Directions for this task - Pick out every line in the data below that holds "into".
--- Input for this task ---
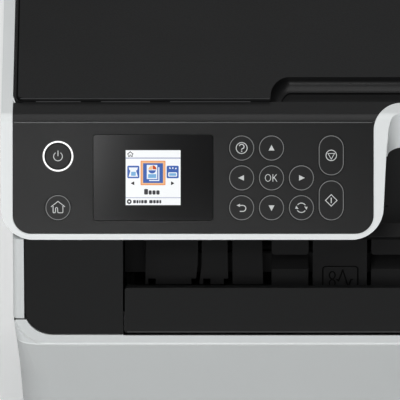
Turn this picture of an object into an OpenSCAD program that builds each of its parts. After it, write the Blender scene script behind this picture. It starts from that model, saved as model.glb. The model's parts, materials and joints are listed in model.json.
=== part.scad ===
// Desktop all-in-one inkjet printer with an ink tank, a flatbed scanner, a sloping control panel
// and a paper cassette. X runs along the front, Y towards the back and Z up. The origin is on the
// table, under the middle of the printer.

/* [Overall size] */
// Width over the rims of the scanner unit
width = 375; // [371:1:381]
// Depth from the toe of the control panel to the back
depth = 347; // [345:1:351]
// Height to the top of the lid
height = 302; // [302:1:304]

/* [Control panel] */
// Distance from key to key
key_pitch = 14; // [13.8:0.1:14.2]
// Diameter of a round key
key_d = 11.8; // [11:0.1:12]
// Length of the stop and start keys
long_key = 18.8; // [17:0.2:19]
// Width of the display window
window_w = 56.4; // [50:0.2:58]
// Height of the display window
window_h = 40.4; // [36:0.2:42]
// Side of the square screen
screen = 26; // [22:0.5:30]

/* [Lid] */
// Width of the finger notch in the front edge of the lid
notch_w = 122; // [90:1:150]
// Depth of the finger notch
notch_depth = 19.8; // [14:0.2:20]

/* [Paper] */
// Width of the widest sheet
sheet_w = 216; // [210:1:216]
// Width of the output bay
bay_w = 220; // [218:1:222]

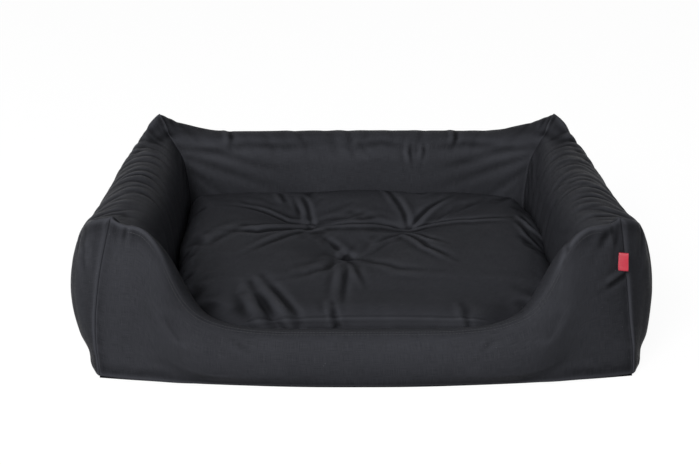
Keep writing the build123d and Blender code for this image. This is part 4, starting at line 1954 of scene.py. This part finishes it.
@dataclass(frozen=True)
class SideLabel:
    """The small folded ribbon in the right front seam, left blank.

    The seam's pixels are its upper and lower end. The ribbon stands out along its heading, with a
    share of its length tucked into the seam. Its two layers lie a gap apart and bend aside by the
    flare. A slow wave, with its turns and its start in radians, runs over its width.
    """

    finishes: Finishes
    seam_pixels: tuple[Pixel, Pixel] = ((619.3, 252.5), (619.0, 270.5))
    heading: tuple[float, float] = (0.93, -0.36)
    length: float = 11.0 * MM
    tucked_share: float = 0.25
    gap: float = 0.9 * MM
    flare: float = 1.2 * MM
    wave: float = 0.5 * MM
    wave_turns: float = 5.0
    wave_start: float = 0.6
    thickness: float = 0.3 * MM
    rows: int = 12
    layer_points: int = 10
    fold_points: int = 7

    def profile(self) -> np.ndarray:
        """The ribbon's section: out along one layer, round the fold and back along the other.

        Returns:
            Rows of how far out and how far aside.
        """
        runs = np.linspace(-self.tucked_share, 1.0, self.layer_points) * self.length
        layer = [(s, self.gap / 2 + self.flare * (s / self.length) ** 2) for s in runs]
        fold = [(self.length + self.gap / 2 * math.cos(a), self.flare + self.gap / 2 * math.sin(a))
                for a in np.linspace(math.pi / 2, -math.pi / 2, self.fold_points)[1:-1]]
        return np.array([*layer, *fold, *((s, h - self.gap) for s, h in reversed(layer))])

    def build(self, wall: Object) -> None:
        """Builds the ribbon on the finished front wall.

        Args:
            wall: the wall that it is sewn to.
        """
        cloth = tree_of(wall.data)
        top, foot = (np.array(cloth.ray_cast(Vector(VIEW.eye), VIEW.toward(p))[0]) for p in self.seam_pixels)
        tall = float(np.linalg.norm(top - foot))
        out = np.array((*self.heading, 0.0)) / math.hypot(*self.heading)
        aside = np.cross(UP, out)
        profile = self.profile()
        run = run_along(profile)
        points = []
        for share in np.linspace(0.0, 1.0, self.rows + 1):
            seam = foot + (top - foot) * share
            wave = self.wave * math.sin(share * self.wave_turns + self.wave_start)
            points += [seam + out * s + aside * (h + wave * max(s, 0.0) / self.length) for s, h in profile]
        wide = len(profile)
        faces = [(r * wide + k, r * wide + k + 1, (r + 1) * wide + k + 1, (r + 1) * wide + k)
                 for r in range(self.rows) for k in range(wide - 1)]
        coords = np.array([(run[i % wide], (i // wide) / self.rows * tall) for f in faces for i in f])
        ribbon = mesh_piece("side_ribbon", np.array(points), faces, coords)
        applied(ribbon, "SOLIDIFY", thickness=self.thickness, offset=0.0)
        ribbon.data.shade_smooth()
        dressed(ribbon, "bed", "label_fabric", self.finishes.label, "side_label")


@dataclass(frozen=True)
class SillStitches:
    """Two rows of topstitching along the scooped edge of the front wall."""

    finishes: Finishes
    distances: tuple[float, float] = (4.5 * MM, 9.0 * MM)
    lift: float = 0.12 * MM
    smooth_rounds: int = 4

    def build(self, front: WallPiece) -> None:
        """Sews the rows.

        Args:
            front: the finished front wall.
        """
        for number, below in enumerate(self.distances):
            line = [[np.interp(below, run_along(column), axis) for axis in column.T]
                    for column in front.edge_columns]
            line = on_surface(front.obj, PLAN.settled(np.array(line)), self.lift)
            StitchRow(self.finishes, f"sill_stitches_{number}").sew(smoothed(line, self.smooth_rounds))


@dataclass(frozen=True)
class Softbox:
    """A square soft light: where it hangs, what it points at, its side's length and its power."""

    name: str
    place: Point
    target: Point
    size: float
    watts: float

    def hang(self) -> None:
        """Hangs the light."""
        data = bpy.data.lights.new(self.name, "AREA")
        data.size = self.size
        data.energy = self.watts
        light = bpy.data.objects.new(self.name, data)
        light.location = self.place
        toward = Vector(self.target) - Vector(self.place)
        light.rotation_euler = toward.to_track_quat("-Z", "Y").to_euler()
        bpy.context.scene.collection.objects.link(light)


@dataclass(frozen=True)
class Studio:
    """The camera, the pale floor and the soft lights.

    The floor glows, where it is seen, at its glow and by a share of its look.
    """

    floor_size: float = 14.0
    floor_glow: float = 1.17
    floor_share: float = 0.80
    fill_light: float = 0.26
    paper: Rgb = (0.55, 0.55, 0.55)
    white: Rgb = (1.0, 1.0, 1.0)
    lights: tuple[Softbox, ...] = (
        Softbox("front_softbox", (-1.55, -3.84, 2.85), (0.0, 0.0, 0.05), 2.2, 180.0),
        Softbox("left_softbox", (-3.0, -1.6, 1.0), (0.0, 0.0, 0.1), 1.2, 28.0),
    )

    def place_camera(self) -> None:
        """Makes the scene's camera at the photograph's viewing angle."""
        data = bpy.data.cameras.new("camera")
        data.sensor_fit = "HORIZONTAL"
        data.sensor_width = SENSOR_WIDTH_MM
        data.lens = VIEW.lens_mm
        camera = bpy.data.objects.new("camera", data)
        camera.location = VIEW.eye
        camera.rotation_euler = VIEW.turn()
        bpy.context.scene.collection.objects.link(camera)
        bpy.context.scene.camera = camera

    @staticmethod
    def seen(graph: Graph) -> Socket:
        """Tells the rays that show the background: the camera's, and those mirrored or let through.

        Args:
            graph: the graph that it is for.

        Returns:
            1 for such rays and 0 for others.
        """
        path = graph.add("ShaderNodeLightPath").outputs
        either = graph.math("MAXIMUM", path["Is Camera Ray"], path["Is Glossy Ray"])
        return graph.math("MAXIMUM", either, path["Is Transmission Ray"])

    def lay_floor(self) -> None:
        """Makes the floor: white where it is seen, with the object's faint shadow on it."""
        floor = primitive("studio_floor", bpy.ops.mesh.primitive_plane_add, size=self.floor_size)
        material, graph = new_material("studio_paper")
        paper = graph.add("ShaderNodeBsdfDiffuse", {"Color": (*self.paper, 1.0)})
        glow = graph.add("ShaderNodeEmission", {"Color": (*self.white, 1.0), "Strength": self.floor_glow})
        share = graph.math("MULTIPLY", self.seen(graph), self.floor_share)
        both = graph.add("ShaderNodeMixShader", {0: share, 1: paper.outputs[0], 2: glow.outputs[0]})
        graph.add("ShaderNodeOutputMaterial", {"Surface": both.outputs[0]})
        floor.data.materials.append(material)

    def light_world(self) -> None:
        """Makes the world: white where it is seen, and an even fill light elsewhere."""
        world = bpy.data.worlds.new("studio")
        world.use_nodes = True
        bpy.context.scene.world = world
        graph = Graph(world.node_tree)
        graph.tree.nodes.clear()
        seen = self.seen(graph)
        lit = graph.math("MULTIPLY", graph.math("SUBTRACT", 1.0, seen), self.fill_light)
        strength = graph.math("ADD", seen, lit)
        sky = graph.add("ShaderNodeBackground", {"Color": (*self.white, 1.0), "Strength": strength})
        graph.add("ShaderNodeOutputWorld", {"Surface": sky.outputs[0]})

    def build(self) -> None:
        """Sets the whole studio up."""
        bpy.context.scene.view_settings.view_transform = "Standard"
        self.place_camera()
        self.lay_floor()
        self.light_world()
        for light in self.lights:
            light.hang()


CUSHION_FOLDS = (
    SeenFold(((309, 227), (298, 210), (292, 197)), 2.8, 2.1, 0.7, (0.9, 0.1)),
    SeenFold(((312, 226), (307, 206), (300, 193)), 2.6, 1.7, 0.6, (0.9, 0.1)),
    SeenFold(((306, 228), (284, 229), (258, 231), (233, 230)), 5.5, 4.0, 0.9, (0.8, 0.1)),
    SeenFold(((304, 226), (288, 222), (262, 211), (237, 206)), 4.5, 2.8, 0.8, (0.7, 0.1)),
    SeenFold(((233, 230), (219, 237), (206, 246)), 8.0, 2.0, 0.6, (0.6, 0.1)),
    SeenFold(((305, 231), (280, 238), (252, 250)), 4.5, 2.0, 0.6, (0.8, 0.1)),
    SeenFold(((309, 229), (326, 226), (343, 224), (360, 223), (377, 224), (394, 227), (408, 231)),
             6.0, 3.6, 0.9, (0.7, 0.7)),
    SeenFold(((410, 228), (417, 219), (428, 208), (446, 198)), 3.6, 2.5, 0.7, (0.9, 0.1)),
    SeenFold(((407, 227), (404, 214), (398, 202), (394, 196)), 3.6, 2.0, 0.7, (0.8, 0.1)),
    SeenFold(((412, 231), (426, 225), (446, 221), (472, 219), (508, 217)), 5.0, 3.2, 0.9, (0.8, 0.1)),
    SeenFold(((413, 233), (428, 237), (442, 241)), 3.6, 2.8, 0.8, (0.9, 0.1)),
    SeenFold(((410, 235), (428, 246), (451, 257)), 4.2, 3.0, 0.8, (0.9, 0.1)),
    SeenFold(((346, 261), (345, 276), (343, 292), (343, 304)), 5.0, 2.4, 0.8, (0.9, 0.1)),
    SeenFold(((350, 262), (358, 272), (364, 284)), 3.6, 1.8, 0.6, (0.8, 0.1)),
    SeenFold(((343, 260), (326, 268), (306, 274), (288, 277)), 6.5, 1.9, 0.6, (0.7, 0.1)),
    SeenFold(((352, 259), (374, 262), (400, 268), (430, 270)), 6.5, 1.8, 0.6, (0.7, 0.1)),
    SeenFold(((347, 258), (334, 246), (320, 236)), 4.0, 1.8, 0.6, (0.8, 0.1)),
    SeenFold(((268, 282), (280, 294), (293, 309), (300, 325)), 6.0, 4.2, 0.8, (0.2, 0.9)),
    SeenFold(((256, 291), (264, 304), (271, 316), (277, 326)), 7.5, 6.5, 0.7, (0.2, 1.0)),
    SeenFold(((333, 306), (335, 315), (338, 326)), 4.0, 4.0, 0.8, (0.2, 1.0)),
    SeenFold(((463, 307), (467, 316), (470, 325)), 3.6, 2.6, 0.8, (0.2, 1.0)),
    SeenFold(((527, 221), (534, 229), (543, 239)), 5.0, 5.0, 0.9, (0.4, 0.9)),
    SeenFold(((522, 226), (529, 235), (537, 243)), 3.5, 2.4, 0.6, (0.3, 0.6)),
    SeenFold(((281, 190), (282, 196), (286, 203)), 4.0, 1.8, 0.5, (0.9, 0.1)),
    SeenFold(((389, 192), (394, 198), (398, 205)), 4.0, 1.8, 0.5, (0.9, 0.1)),
)
REAR_FOLDS = (
    SeenFold(((411, 142), (410, 152), (412, 165)), 3.2, 1.3, 0.6),
    SeenFold(((423, 142), (424, 151), (422, 161)), 3.0, 1.1, 0.6),
    SeenFold(((229, 131), (231, 137), (230, 145)), 3.6, 1.8, 0.6, (0.8, 0.1)),
    SeenFold(((455, 131), (456, 138), (453, 146)), 3.6, 1.8, 0.6, (0.8, 0.1)),
    SeenFold(((214, 150), (246, 144), (284, 146), (320, 143)), 9.0, 1.6, 0.5),
    SeenFold(((352, 146), (382, 142), (404, 146)), 8.0, 1.4, 0.5),
    SeenFold(((432, 148), (466, 143), (500, 146)), 8.0, 1.4, 0.5),
)
FRONT_FOLDS = (
    SeenFold(((116, 219), (124, 223), (134, 225)), 3.4, 2.6, 0.7, (0.9, 0.1)),
    SeenFold(((146, 236), (156, 239), (165, 243)), 3.6, 2.2, 0.6),
    SeenFold(((621, 278), (614, 283), (606, 288)), 3.6, 1.7, 0.7, (0.9, 0.1)),
    SeenFold(((565, 237), (568, 246), (566, 253)), 3.4, 1.8, 0.6),
    SeenFold(((612, 229), (604, 238), (598, 250)), 5.0, 1.2, 0.6),
    SeenFold(((616, 228), (617, 238), (615, 250)), 4.0, 1.2, 0.6),
)


def pucker(count: int, columns: tuple[float, float], rows: tuple[float, float]) -> Gather:
    """Small folds that a mitre seam draws into a wall's cloth.

    Args:
        count: how many.
        columns: where they lie along the wall.
        rows: where they lie across it.

    Returns:
        The folds' gather.
    """
    return Gather(count, columns, rows, width=3.2, depth=0.5, ridge=0.8)


SIDE_GATHERS = (
    Gather(17, (0.10, 0.92), (0.28, 0.62), lean=0.045, bow=0.022, width=7.0, depth=2.0, ridge=0.6),
    Gather(12, (0.10, 0.90), (0.36, 0.64), lean=-0.03, bow=0.016, width=4.5, depth=1.1, ridge=0.6),
    Gather(6, (0.06, 0.24), (0.34, 0.58), lean=0.05, bow=0.01, width=4.5, depth=1.2, ridge=0.6),
    Gather(9, (0.05, 0.95), (0.05, 0.40), lean=0.03, bow=0.01, width=9.0, depth=1.1, ridge=0.5),
    Gather(8, (0.05, 0.95), (0.60, 0.95), lean=0.02, bow=0.01, width=8.0, depth=0.8, ridge=0.5),
)
REAR_GATHERS = (
    Gather(11, (0.05, 0.95), (0.42, 0.66), lean=0.01, width=7.0, depth=0.8, ridge=0.7),
    pucker(2, (0.02, 0.10), (0.42, 0.58)),
    pucker(2, (0.90, 0.98), (0.42, 0.58)),
    Gather(8, (0.1, 0.9), (0.10, 0.40), lean=0.02, width=9.0, depth=1.2, ridge=0.6),
)
FRONT_GATHERS = (
    pucker(1, (0.03, 0.08), (0.44, 0.53)),
    pucker(1, (0.92, 0.97), (0.44, 0.53)),
)


def walls_of_the_bed() -> dict[Wall, WallPiece]:
    """The four walls, each with its stuffing and its folds.

    Returns:
        The walls, not yet wrapped.
    """
    front = Stuffing(pressure=2.0, slack=0.004, cap=4 * MM, fill=0.85)
    rear = Stuffing(pressure=2.0, slack=0.018, cap=6 * MM, fill=0.8)
    side = Stuffing(pressure=2.0, slack=0.06, cap=7 * MM, fill=0.75)
    walls = (
        WallPiece(wall=Wall.FRONT, stuffing=front, gathers=FRONT_GATHERS, seen=FRONT_FOLDS),
        WallPiece(wall=Wall.REAR, stuffing=rear, gathers=REAR_GATHERS, seen=REAR_FOLDS),
        WallPiece(wall=Wall.LEFT, stuffing=side, gathers=SIDE_GATHERS),
        WallPiece(wall=Wall.RIGHT, stuffing=side, gathers=SIDE_GATHERS),
    )
    return {piece.wall: piece for piece in walls}


def main() -> None:
    """Builds the bed's pieces in order around the frame."""
    logging.basicConfig(level=logging.INFO, format="%(message)s")
    Studio().build()
    finishes = Finishes.built()
    walls = walls_of_the_bed()
    floor = WellFloor(stuffing=Stuffing(pressure=1.0, slack=0.01, cap=3 * MM, fill=0.6))
    cushion = CushionPiece(stuffing=Stuffing(pressure=2.5, slack=0.045, cap=8 * MM, fill=0.7),
                           seen=CUSHION_FOLDS)
    pieces: list[SoftPiece] = [*walls.values(), floor, cushion]
    for piece in pieces:
        piece.wrap()
        LOG.info("%s wrapped: %d points", piece.name, len(piece.obj.data.vertices))
    swell(pieces)
    for piece in pieces:
        piece.finish_mesh()
        piece.dress(finishes.cushion if piece is cushion else finishes.shell)
    SillStitches(finishes).build(walls[Wall.FRONT])
    SideLabel(finishes).build(walls[Wall.FRONT].obj)
    TuftKnots(finishes).build(cushion)
    BaseCover(finishes).build()
    RearBand(finishes).build()
    for kind in ("bed", "cushion"):
        Zip(finishes, kind).build()


if __name__ == "__main__":
    main()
---
Solution to this exercise -
Turn this picture of an object into an OpenSCAD program that builds each of its parts. After it, write the Blender scene script behind this picture. It starts from that model, saved as model.glb. The model's parts, materials and joints are listed in model.json.
    share of its length tucked into the seam. Its two layers lie a gap apart and bend aside by the
    """Small folds that a mitre seam draws into a wall's cloth.